WRITTEN TASK
Locate the line that contains "Write part 2" in the entries below, then repeat it and every following line through the line that contains "Vector(map(max, high, point))", exactly, and no others.

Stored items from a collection
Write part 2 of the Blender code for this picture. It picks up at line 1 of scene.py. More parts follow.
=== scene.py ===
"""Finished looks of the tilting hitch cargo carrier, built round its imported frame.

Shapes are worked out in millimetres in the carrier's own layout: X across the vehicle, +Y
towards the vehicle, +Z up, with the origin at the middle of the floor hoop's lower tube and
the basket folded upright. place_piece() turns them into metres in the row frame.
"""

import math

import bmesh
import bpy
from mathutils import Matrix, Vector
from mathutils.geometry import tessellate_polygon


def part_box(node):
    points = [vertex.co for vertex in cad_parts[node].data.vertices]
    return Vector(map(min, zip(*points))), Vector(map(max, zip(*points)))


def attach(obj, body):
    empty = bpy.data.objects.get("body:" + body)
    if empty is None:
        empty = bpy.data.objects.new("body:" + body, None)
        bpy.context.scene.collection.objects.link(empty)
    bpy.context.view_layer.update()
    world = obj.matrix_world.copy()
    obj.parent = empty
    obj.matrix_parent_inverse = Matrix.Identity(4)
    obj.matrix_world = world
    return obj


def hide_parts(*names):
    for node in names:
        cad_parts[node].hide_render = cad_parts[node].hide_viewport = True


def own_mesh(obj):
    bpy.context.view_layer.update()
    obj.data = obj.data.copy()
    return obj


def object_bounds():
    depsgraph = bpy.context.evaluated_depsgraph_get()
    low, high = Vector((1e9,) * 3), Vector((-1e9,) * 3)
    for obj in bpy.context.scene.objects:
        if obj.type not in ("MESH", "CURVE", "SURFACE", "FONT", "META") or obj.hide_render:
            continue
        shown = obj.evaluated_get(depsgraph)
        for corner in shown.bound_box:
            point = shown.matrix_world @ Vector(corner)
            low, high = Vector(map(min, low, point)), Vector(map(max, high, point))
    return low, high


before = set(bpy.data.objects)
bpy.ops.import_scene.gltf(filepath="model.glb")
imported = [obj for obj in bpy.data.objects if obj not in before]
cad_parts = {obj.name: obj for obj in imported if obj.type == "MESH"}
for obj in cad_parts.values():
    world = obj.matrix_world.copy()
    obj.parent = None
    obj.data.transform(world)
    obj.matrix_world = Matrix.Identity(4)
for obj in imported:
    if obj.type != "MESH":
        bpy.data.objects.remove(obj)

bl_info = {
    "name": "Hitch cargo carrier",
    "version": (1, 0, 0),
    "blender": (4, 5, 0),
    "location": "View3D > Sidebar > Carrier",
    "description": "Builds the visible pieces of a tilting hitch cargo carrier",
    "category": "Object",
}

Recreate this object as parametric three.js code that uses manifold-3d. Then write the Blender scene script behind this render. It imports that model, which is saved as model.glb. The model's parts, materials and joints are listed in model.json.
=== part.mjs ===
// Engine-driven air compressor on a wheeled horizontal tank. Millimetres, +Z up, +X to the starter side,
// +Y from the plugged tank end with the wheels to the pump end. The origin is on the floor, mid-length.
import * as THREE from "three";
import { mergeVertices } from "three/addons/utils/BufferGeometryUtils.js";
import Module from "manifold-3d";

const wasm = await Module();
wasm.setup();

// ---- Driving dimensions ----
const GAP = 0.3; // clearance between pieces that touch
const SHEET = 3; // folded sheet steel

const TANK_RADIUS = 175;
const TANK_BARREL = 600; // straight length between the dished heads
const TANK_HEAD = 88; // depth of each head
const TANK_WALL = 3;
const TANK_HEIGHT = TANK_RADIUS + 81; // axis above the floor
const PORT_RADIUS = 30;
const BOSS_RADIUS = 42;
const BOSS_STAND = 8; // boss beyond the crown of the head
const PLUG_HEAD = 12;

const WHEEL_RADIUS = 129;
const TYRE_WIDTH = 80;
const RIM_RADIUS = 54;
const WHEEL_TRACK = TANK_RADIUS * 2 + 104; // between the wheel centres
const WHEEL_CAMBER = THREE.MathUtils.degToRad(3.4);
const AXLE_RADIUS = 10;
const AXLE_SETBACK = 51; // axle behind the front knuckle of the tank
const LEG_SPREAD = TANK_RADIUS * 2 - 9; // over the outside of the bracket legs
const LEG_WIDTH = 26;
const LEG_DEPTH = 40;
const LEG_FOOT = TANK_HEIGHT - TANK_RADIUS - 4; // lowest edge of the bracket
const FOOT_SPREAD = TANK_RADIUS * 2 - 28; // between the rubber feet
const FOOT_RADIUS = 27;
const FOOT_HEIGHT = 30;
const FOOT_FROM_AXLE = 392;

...

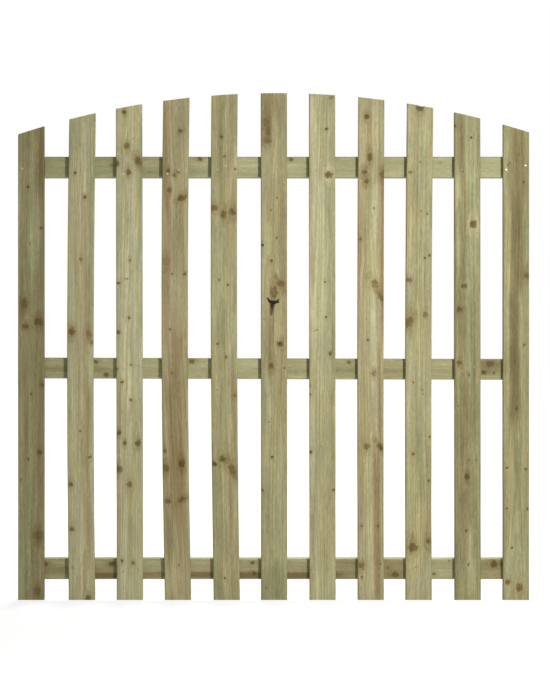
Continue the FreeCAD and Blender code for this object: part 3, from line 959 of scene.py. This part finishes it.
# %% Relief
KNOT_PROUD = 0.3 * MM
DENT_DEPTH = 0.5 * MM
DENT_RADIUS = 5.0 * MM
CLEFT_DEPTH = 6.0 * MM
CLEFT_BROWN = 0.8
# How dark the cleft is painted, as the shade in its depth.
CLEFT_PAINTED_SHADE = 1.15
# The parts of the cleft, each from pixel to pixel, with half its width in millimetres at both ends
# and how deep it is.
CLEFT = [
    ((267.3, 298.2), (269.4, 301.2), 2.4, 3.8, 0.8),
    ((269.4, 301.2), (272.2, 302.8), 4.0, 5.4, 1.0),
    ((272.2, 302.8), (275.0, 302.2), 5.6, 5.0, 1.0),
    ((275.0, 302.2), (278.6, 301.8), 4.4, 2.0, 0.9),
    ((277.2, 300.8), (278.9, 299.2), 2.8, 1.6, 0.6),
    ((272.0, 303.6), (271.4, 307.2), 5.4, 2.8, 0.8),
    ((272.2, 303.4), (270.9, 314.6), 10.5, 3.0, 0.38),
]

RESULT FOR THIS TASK
Write part 2 of the Blender code for this picture. It picks up at line 1 of scene.py. More parts follow.
=== scene.py ===
"""Finished looks of the tilting hitch cargo carrier, built round its imported frame.

Shapes are worked out in millimetres in the carrier's own layout: X across the vehicle, +Y
towards the vehicle, +Z up, with the origin at the middle of the floor hoop's lower tube and
the basket folded upright. place_piece() turns them into metres in the row frame.
"""

import math

import bmesh
import bpy
from mathutils import Matrix, Vector
from mathutils.geometry import tessellate_polygon


def part_box(node):
    points = [vertex.co for vertex in cad_parts[node].data.vertices]
    return Vector(map(min, zip(*points))), Vector(map(max, zip(*points)))


def attach(obj, body):
    empty = bpy.data.objects.get("body:" + body)
    if empty is None:
        empty = bpy.data.objects.new("body:" + body, None)
        bpy.context.scene.collection.objects.link(empty)
    bpy.context.view_layer.update()
    world = obj.matrix_world.copy()
    obj.parent = empty
    obj.matrix_parent_inverse = Matrix.Identity(4)
    obj.matrix_world = world
    return obj


def hide_parts(*names):
    for node in names:
        cad_parts[node].hide_render = cad_parts[node].hide_viewport = True


def own_mesh(obj):
    bpy.context.view_layer.update()
    obj.data = obj.data.copy()
    return obj


def object_bounds():
    depsgraph = bpy.context.evaluated_depsgraph_get()
    low, high = Vector((1e9,) * 3), Vector((-1e9,) * 3)
    for obj in bpy.context.scene.objects:
        if obj.type not in ("MESH", "CURVE", "SURFACE", "FONT", "META") or obj.hide_render:
            continue
        shown = obj.evaluated_get(depsgraph)
        for corner in shown.bound_box:
            point = shown.matrix_world @ Vector(corner)
            low, high = Vector(map(min, low, point)), Vector(map(max, high, point))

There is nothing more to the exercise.